- **Objective**
Return each entry exactly, with none missing.

- **Supplied records**
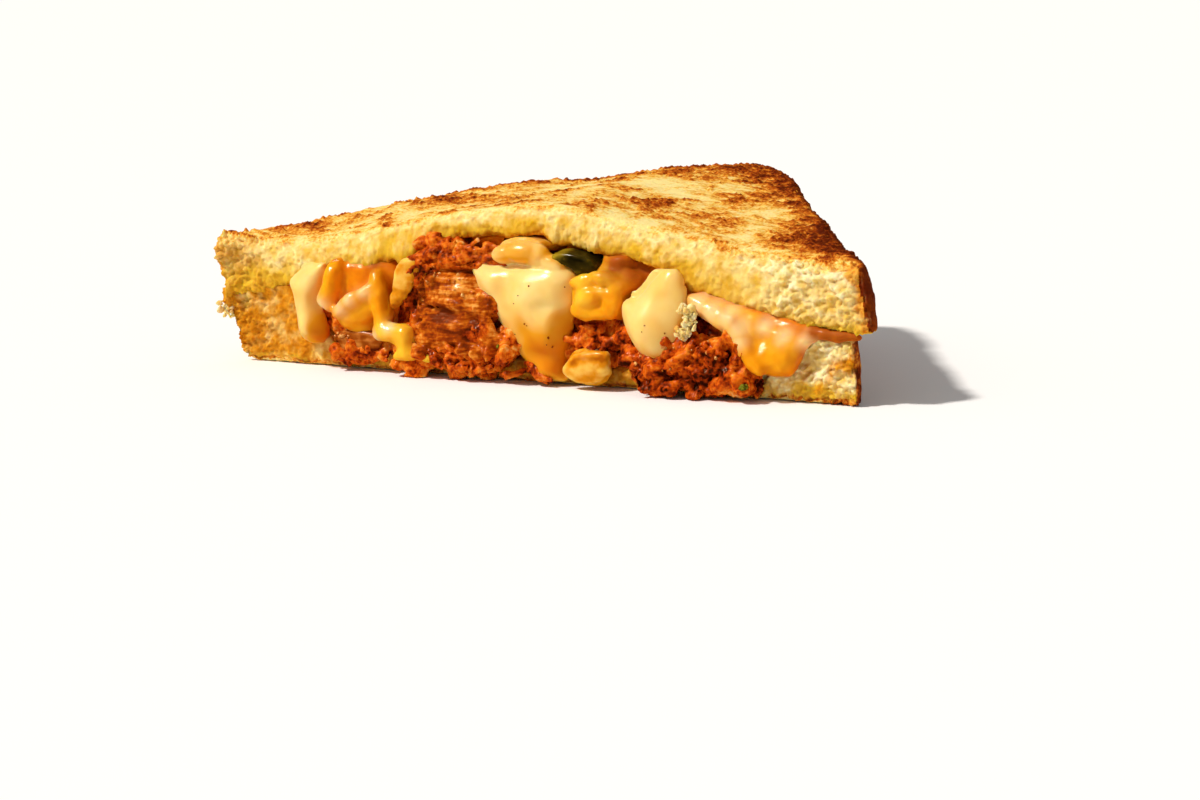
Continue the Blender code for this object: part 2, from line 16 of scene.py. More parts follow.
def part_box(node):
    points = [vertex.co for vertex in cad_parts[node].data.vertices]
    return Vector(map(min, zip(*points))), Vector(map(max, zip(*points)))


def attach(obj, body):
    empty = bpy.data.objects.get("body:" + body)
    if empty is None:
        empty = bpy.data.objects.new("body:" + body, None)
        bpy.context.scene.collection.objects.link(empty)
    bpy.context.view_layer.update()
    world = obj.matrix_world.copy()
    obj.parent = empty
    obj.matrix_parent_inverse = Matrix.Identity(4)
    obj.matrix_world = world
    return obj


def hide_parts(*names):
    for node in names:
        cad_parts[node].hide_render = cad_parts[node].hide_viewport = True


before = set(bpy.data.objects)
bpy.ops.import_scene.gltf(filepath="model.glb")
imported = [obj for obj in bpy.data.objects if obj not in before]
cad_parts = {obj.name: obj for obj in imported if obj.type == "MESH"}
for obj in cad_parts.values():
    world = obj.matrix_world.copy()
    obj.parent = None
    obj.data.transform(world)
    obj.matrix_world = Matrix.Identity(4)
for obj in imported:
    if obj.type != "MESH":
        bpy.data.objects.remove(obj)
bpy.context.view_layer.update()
bpy.ops.object.select_all(action="DESELECT")
print("solids:", ", ".join(sorted(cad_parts)))

# %% [markdown]
# The sandwich is measured the way a cook sees it: x runs along the cut, y goes back from the cut
# face and z is up from the toasted base, all in millimetres. The cut face and the left tip are
# found on the solids, so the measures stay true if the solids move.

# %% Measure from the cut
MM = 0.001
LEFT_TIP_X = -79.6
CUT_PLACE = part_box("bread_top")[0].y
TIP_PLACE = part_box("bread_top")[0].x
ZERO = Vector((TIP_PLACE - LEFT_TIP_X * MM, CUT_PLACE, 0.0))


def spot(x, y, z):
    """A point of the sandwich, from millimetres along the cut, behind it and above the base."""
    return ZERO + Vector((x, y, z)) * MM


def measured(points):
    """Points in metres as millimetres in the sandwich's own measures."""
    return (np.asarray(points) - np.array(ZERO)) / MM


print("cut face at y = %.1f mm" % (CUT_PLACE / MM))

# %% [markdown]
# ## Camera
# The picture is taken with a long lens, a little above the floor and from the right of the cut.
# A long lens keeps the near and far ends of the sandwich at nearly the same scale.

# %% Camera
CAMERA_PLACE = (317.1, -493.1, 96.0)
AZIMUTH, ELEVATION, ROLL = 31.28, 9.69, -1.25
LENS, SENSOR = 87.0, 36.0

bpy.ops.object.camera_add(location=spot(*CAMERA_PLACE))
camera = bpy.context.object
turn = Euler((math.radians(90.0 - ELEVATION), 0.0, math.radians(AZIMUTH))).to_matrix()
camera.rotation_euler = (turn @ Matrix.Rotation(math.radians(ROLL), 3, "Z")).to_euler()
camera.data.lens = LENS
camera.data.sensor_width = SENSOR
camera.data.clip_start = 0.01
bpy.context.scene.camera = camera
print("camera %.0f mm from the cut" % ((camera.location - spot(0, 0, 15)).length / MM))

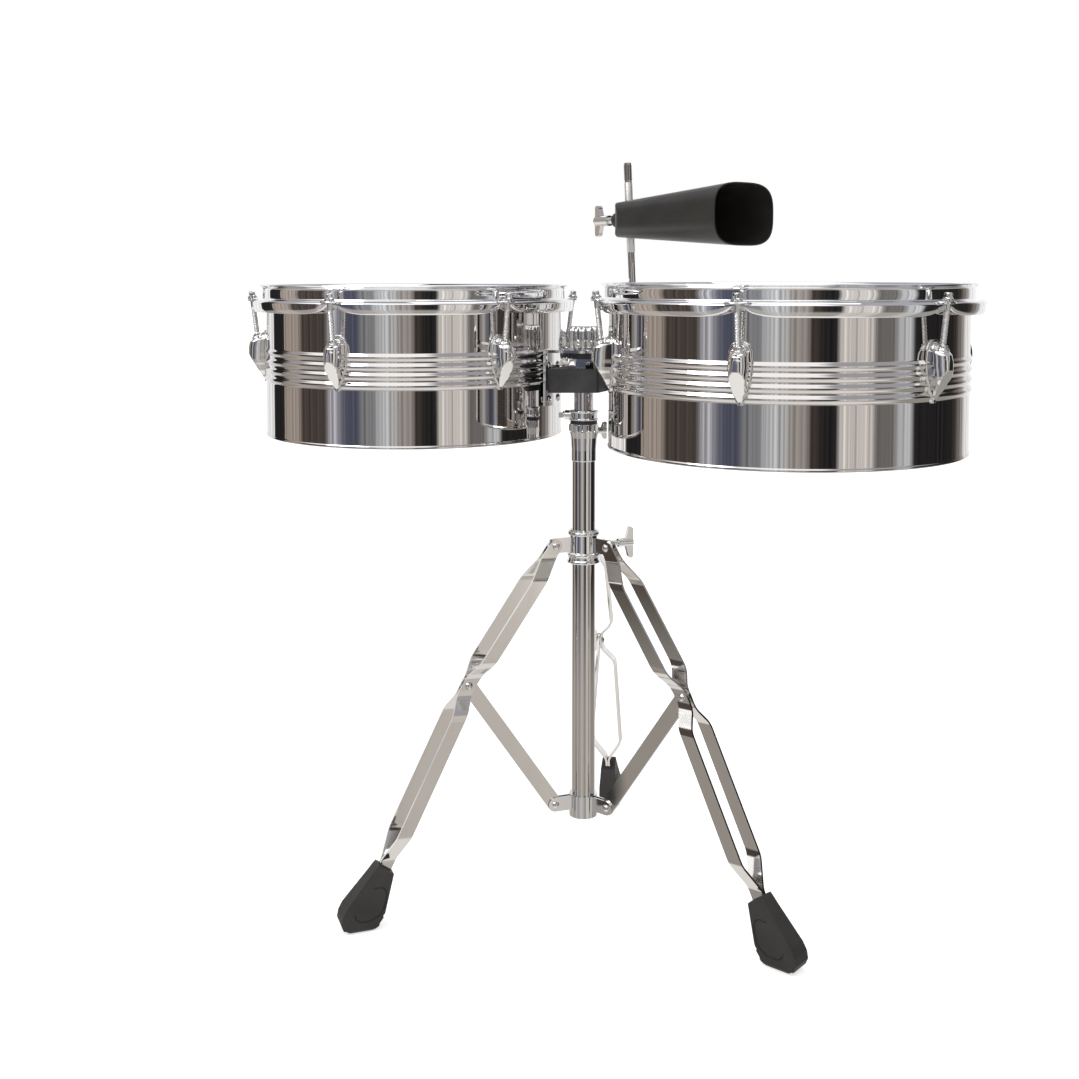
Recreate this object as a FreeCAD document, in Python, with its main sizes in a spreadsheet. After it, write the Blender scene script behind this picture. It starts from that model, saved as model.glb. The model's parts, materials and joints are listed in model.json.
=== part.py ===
import FreeCAD, Part
import math
import os
import re
import Sketcher

Vector = FreeCAD.Vector
Rotation = FreeCAD.Rotation
Placement = FreeCAD.Placement
UP = Vector(0, 0, 1)
ORIGIN = Vector(0, 0, 0)

# A pair of timbales (13 and 14 inch) on a folding tripod stand with a cowbell on an L-rod.
# Frame: the stand's axis is Z, the floor is z = 0, +X runs from the small to the large drum,
# -Y is the side that faces the audience. Millimetres.

DIMENSIONS = {
    # drums
    "small_radius": 165.1, "large_radius": 177.8,
    "small_centre": -204.5, "large_centre": 217.0,
    "small_lip": 661.5, "large_lip": 664.5,
    "small_bottom": 496.0, "large_bottom": 499.0,
    "shell_wall": 1.2, "bead_drop": 72.4, "bead_pitch": 9.7,
    "bead_section": 4.2, "bead_proud": 1.6, "roll_section": 1.5,
    "head_drop": 12.5, "film": 0.5, "flesh_outer": 8.0, "flesh_drop": 23.0,
    "hoop_inner": 2.0, "hoop_outer": 4.0, "lip_flare": 7.5, "lip_height": 3.4,
    "flange_drop": 15.5, "flange_gauge": 2.0, "skirt_outer": 14.0, "skirt_gauge": 2.0,
    "skirt_drop": 29.0, "ear_reach": 20.0, "ear_width": 24.0, "ear_gap": 12.0,
    # tension rods and lugs, measured down from the lip and out from the shell
    "lug_first_angle": 30.0, "lug_count": 6, "lug_top_drop": 51.8, "lug_bottom_drop": 105.8,
    "lug_reach": 20.0, "lug_width": 19.5, "lug_flange_width": 23.0, "lug_facet_drop": 75.8,
    "rod_size": 6.0, "rod_ear_reach": 14.5, "rod_lug_reach": 10.5, "rod_ear_drop": 18.5,
    "rod_end_drop": 80.3, "rod_head": 6.4, "rod_head_top": 11.4, "swivel_nut": 9.4,
    # drum brackets
    "bracket_width": 40.0, "bracket_gauge": 3.0, "bracket_standoff": 1.8,
    "bracket_bottom": 532.0, "small_plate": 589.5, "large_plate": 580.7, "stud_hole": 10.2,
    "screw_size": 5.0, "screw_spread": 12.0, "screw_low": 539.0, "screw_high": 575.0,
    # centre stack
    "block_bottom": 548.0, "block_top": 573.0, "stud_size": 10.0, "stud_top": 612.0,
    "nut_corners": 23.0, "nut_top": 580.6, "spacer_size": 35.0, "knob_size": 39.5,
    "knob_bottom": 594.7, "knob_top": 618.3, "knob_lobes": 8,
    # posts
    "inner_tube_size": 21.0, "inner_tube_wall": 1.6, "inner_tube_bottom": 240.0,
    "inner_tube_top": 560.0, "base_tube_size": 25.4, "base_tube_wall": 1.5,
    "base_tube_bottom": 85.5, "base_tube_top": 500.0, "clamp_bottom": 473.2,
    "clamp_top": 513.2, "clamp_base_size": 27.4, "clamp_crown_size": 32.0,
    "bush_flange_top": 516.5, "lock_bottom": 516.8, "lock_top": 528.3, "lock_size": 30.0,
    # folding legs
    "rear_leg_angle": 102.8, "hinge_reach": 33.0, "leg_hinge_height": 383.0,
    "brace_hinge_height": 101.0, "knee_reach": 130.6, "knee_height": 242.0,
    "boot_reach": 221.0, "boot_height": 61.0, "strip_width": 14.0, "strip_gauge": 2.5,
    "strip_spread": 17.0, "hinge_offset": 3.4, "knee_offset": 2.8, "boot_offset": 1.4,
    "brace_width": 16.0, "pin_size": 5.0, "rivet_head": 8.0, "foot_reach": 248.0,
    # cowbell and its rod
    "arm_start_x": 14.42, "arm_start_y": 24.57, "arm_height": 560.5, "arm_angle": 71.6,
    "arm_length": 56.3, "upright_lean": 3.1, "cowbell_rod_size": 8.0, "rod_bend": 12.0,
    "rod_top": 797.0, "bell_height": 734.0, "bell_angle": -30.0, "bell_length": 185.5,
    "bell_inset": 9.5, "mouth_width": 85.0, "mouth_height": 64.0, "crown_width": 43.0,
    "crown_height": 39.5, "crown_rounding": 19.0, "bell_wall": 1.4,
    # folds and screws
    "running_gap": 0.3, "fit_gap": 0.05,
}

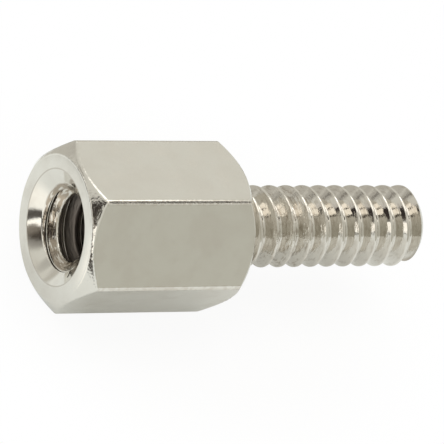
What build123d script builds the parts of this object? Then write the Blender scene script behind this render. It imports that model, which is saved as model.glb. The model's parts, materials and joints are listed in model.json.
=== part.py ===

- **Task result**
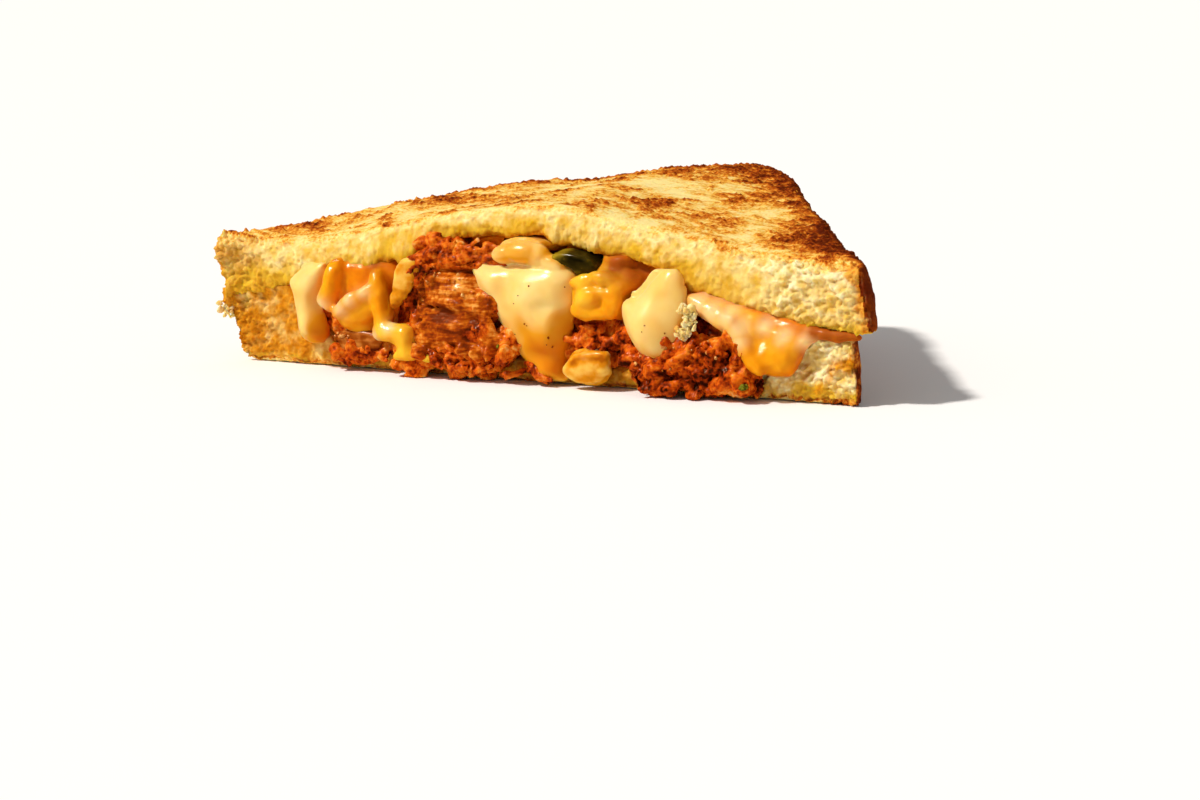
Continue the Blender code for this object: part 2, from line 16 of scene.py. More parts follow.
def part_box(node):
    points = [vertex.co for vertex in cad_parts[node].data.vertices]
    return Vector(map(min, zip(*points))), Vector(map(max, zip(*points)))


def attach(obj, body):
    empty = bpy.data.objects.get("body:" + body)
    if empty is None:
        empty = bpy.data.objects.new("body:" + body, None)
        bpy.context.scene.collection.objects.link(empty)
    bpy.context.view_layer.update()
    world = obj.matrix_world.copy()
    obj.parent = empty
    obj.matrix_parent_inverse = Matrix.Identity(4)
    obj.matrix_world = world
    return obj


def hide_parts(*names):
    for node in names:
        cad_parts[node].hide_render = cad_parts[node].hide_viewport = True


before = set(bpy.data.objects)
bpy.ops.import_scene.gltf(filepath="model.glb")
imported = [obj for obj in bpy.data.objects if obj not in before]
cad_parts = {obj.name: obj for obj in imported if obj.type == "MESH"}
for obj in cad_parts.values():
    world = obj.matrix_world.copy()
    obj.parent = None
    obj.data.transform(world)
    obj.matrix_world = Matrix.Identity(4)
for obj in imported:
    if obj.type != "MESH":
        bpy.data.objects.remove(obj)
bpy.context.view_layer.update()
bpy.ops.object.select_all(action="DESELECT")
print("solids:", ", ".join(sorted(cad_parts)))

# %% [markdown]
# The sandwich is measured the way a cook sees it: x runs along the cut, y goes back from the cut
# face and z is up from the toasted base, all in millimetres. The cut face and the left tip are
# found on the solids, so the measures stay true if the solids move.

# %% Measure from the cut
MM = 0.001
LEFT_TIP_X = -79.6
CUT_PLACE = part_box("bread_top")[0].y
TIP_PLACE = part_box("bread_top")[0].x
ZERO = Vector((TIP_PLACE - LEFT_TIP_X * MM, CUT_PLACE, 0.0))


def spot(x, y, z):
    """A point of the sandwich, from millimetres along the cut, behind it and above the base."""
    return ZERO + Vector((x, y, z)) * MM


def measured(points):
    """Points in metres as millimetres in the sandwich's own measures."""
    return (np.asarray(points) - np.array(ZERO)) / MM


print("cut face at y = %.1f mm" % (CUT_PLACE / MM))

# %% [markdown]
# ## Camera
# The picture is taken with a long lens, a little above the floor and from the right of the cut.
# A long lens keeps the near and far ends of the sandwich at nearly the same scale.

# %% Camera
CAMERA_PLACE = (317.1, -493.1, 96.0)
AZIMUTH, ELEVATION, ROLL = 31.28, 9.69, -1.25
LENS, SENSOR = 87.0, 36.0

bpy.ops.object.camera_add(location=spot(*CAMERA_PLACE))
camera = bpy.context.object
turn = Euler((math.radians(90.0 - ELEVATION), 0.0, math.radians(AZIMUTH))).to_matrix()
camera.rotation_euler = (turn @ Matrix.Rotation(math.radians(ROLL), 3, "Z")).to_euler()
camera.data.lens = LENS
camera.data.sensor_width = SENSOR
camera.data.clip_start = 0.01
bpy.context.scene.camera = camera
print("camera %.0f mm from the cut" % ((camera.location - spot(0, 0, 15)).length / MM))

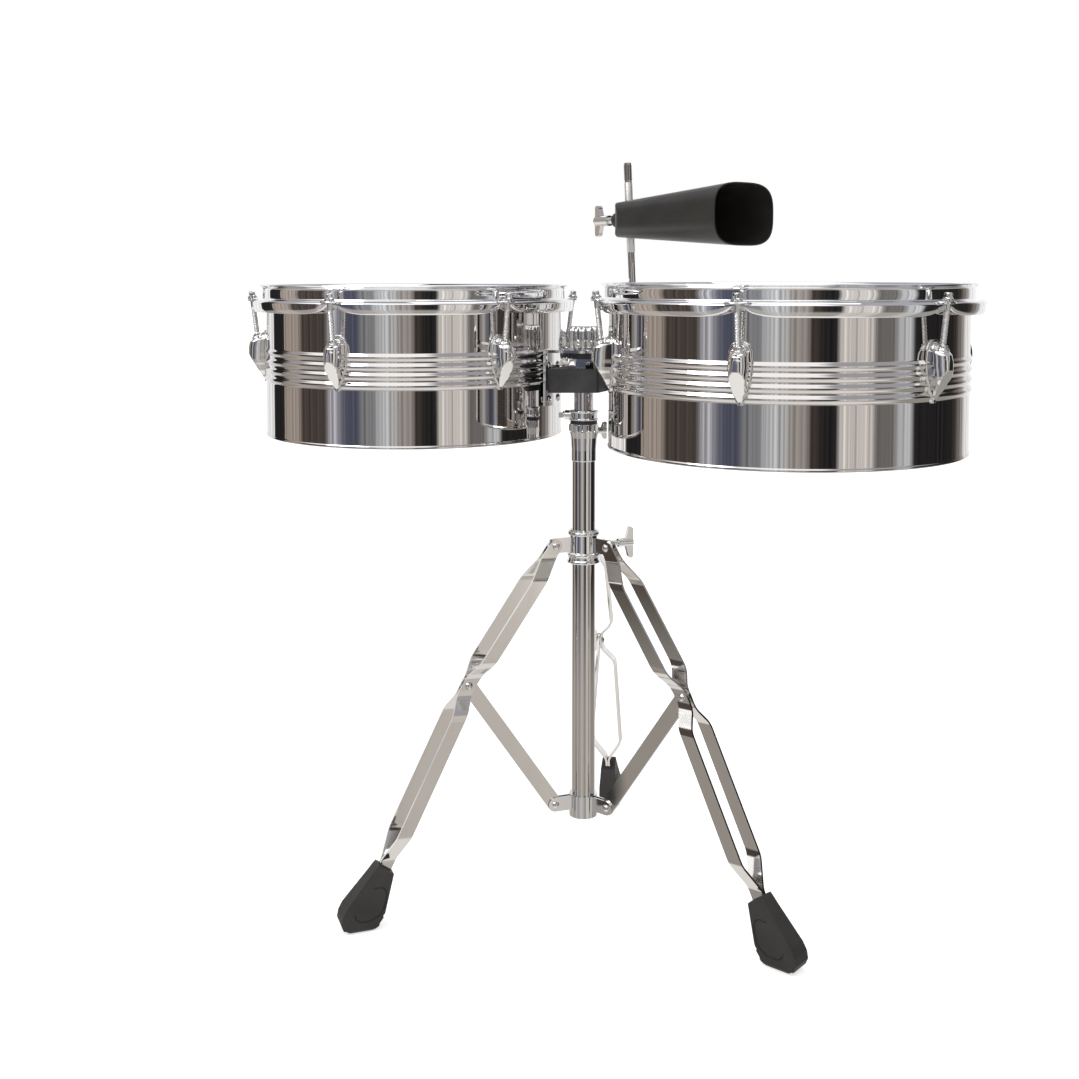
Recreate this object as a FreeCAD document, in Python, with its main sizes in a spreadsheet. After it, write the Blender scene script behind this picture. It starts from that model, saved as model.glb. The model's parts, materials and joints are listed in model.json.
=== part.py ===
import FreeCAD, Part
import math
import os
import re
import Sketcher

Vector = FreeCAD.Vector
Rotation = FreeCAD.Rotation
Placement = FreeCAD.Placement
UP = Vector(0, 0, 1)
ORIGIN = Vector(0, 0, 0)

# A pair of timbales (13 and 14 inch) on a folding tripod stand with a cowbell on an L-rod.
# Frame: the stand's axis is Z, the floor is z = 0, +X runs from the small to the large drum,
# -Y is the side that faces the audience. Millimetres.

DIMENSIONS = {
    # drums
    "small_radius": 165.1, "large_radius": 177.8,
    "small_centre": -204.5, "large_centre": 217.0,
    "small_lip": 661.5, "large_lip": 664.5,
    "small_bottom": 496.0, "large_bottom": 499.0,
    "shell_wall": 1.2, "bead_drop": 72.4, "bead_pitch": 9.7,
    "bead_section": 4.2, "bead_proud": 1.6, "roll_section": 1.5,
    "head_drop": 12.5, "film": 0.5, "flesh_outer": 8.0, "flesh_drop": 23.0,
    "hoop_inner": 2.0, "hoop_outer": 4.0, "lip_flare": 7.5, "lip_height": 3.4,
    "flange_drop": 15.5, "flange_gauge": 2.0, "skirt_outer": 14.0, "skirt_gauge": 2.0,
    "skirt_drop": 29.0, "ear_reach": 20.0, "ear_width": 24.0, "ear_gap": 12.0,
    # tension rods and lugs, measured down from the lip and out from the shell
    "lug_first_angle": 30.0, "lug_count": 6, "lug_top_drop": 51.8, "lug_bottom_drop": 105.8,
    "lug_reach": 20.0, "lug_width": 19.5, "lug_flange_width": 23.0, "lug_facet_drop": 75.8,
    "rod_size": 6.0, "rod_ear_reach": 14.5, "rod_lug_reach": 10.5, "rod_ear_drop": 18.5,
    "rod_end_drop": 80.3, "rod_head": 6.4, "rod_head_top": 11.4, "swivel_nut": 9.4,
    # drum brackets
    "bracket_width": 40.0, "bracket_gauge": 3.0, "bracket_standoff": 1.8,
    "bracket_bottom": 532.0, "small_plate": 589.5, "large_plate": 580.7, "stud_hole": 10.2,
    "screw_size": 5.0, "screw_spread": 12.0, "screw_low": 539.0, "screw_high": 575.0,
    # centre stack
    "block_bottom": 548.0, "block_top": 573.0, "stud_size": 10.0, "stud_top": 612.0,
    "nut_corners": 23.0, "nut_top": 580.6, "spacer_size": 35.0, "knob_size": 39.5,
    "knob_bottom": 594.7, "knob_top": 618.3, "knob_lobes": 8,
    # posts
    "inner_tube_size": 21.0, "inner_tube_wall": 1.6, "inner_tube_bottom": 240.0,
    "inner_tube_top": 560.0, "base_tube_size": 25.4, "base_tube_wall": 1.5,
    "base_tube_bottom": 85.5, "base_tube_top": 500.0, "clamp_bottom": 473.2,
    "clamp_top": 513.2, "clamp_base_size": 27.4, "clamp_crown_size": 32.0,
    "bush_flange_top": 516.5, "lock_bottom": 516.8, "lock_top": 528.3, "lock_size": 30.0,
    # folding legs
    "rear_leg_angle": 102.8, "hinge_reach": 33.0, "leg_hinge_height": 383.0,
    "brace_hinge_height": 101.0, "knee_reach": 130.6, "knee_height": 242.0,
    "boot_reach": 221.0, "boot_height": 61.0, "strip_width": 14.0, "strip_gauge": 2.5,
    "strip_spread": 17.0, "hinge_offset": 3.4, "knee_offset": 2.8, "boot_offset": 1.4,
    "brace_width": 16.0, "pin_size": 5.0, "rivet_head": 8.0, "foot_reach": 248.0,
    # cowbell and its rod
    "arm_start_x": 14.42, "arm_start_y": 24.57, "arm_height": 560.5, "arm_angle": 71.6,
    "arm_length": 56.3, "upright_lean": 3.1, "cowbell_rod_size": 8.0, "rod_bend": 12.0,
    "rod_top": 797.0, "bell_height": 734.0, "bell_angle": -30.0, "bell_length": 185.5,
    "bell_inset": 9.5, "mouth_width": 85.0, "mouth_height": 64.0, "crown_width": 43.0,
    "crown_height": 39.5, "crown_rounding": 19.0, "bell_wall": 1.4,
    # folds and screws
    "running_gap": 0.3, "fit_gap": 0.05,
}

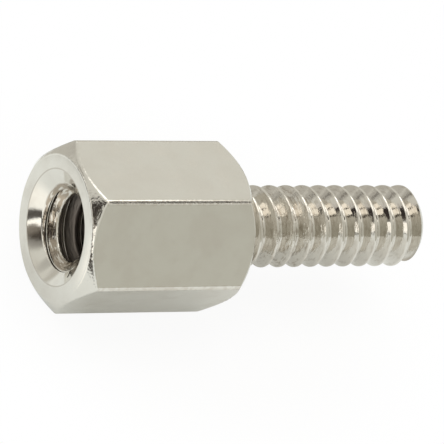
What build123d script builds the parts of this object? Then write the Blender scene script behind this render. It imports that model, which is saved as model.glb. The model's parts, materials and joints are listed in model.json.
=== part.py ===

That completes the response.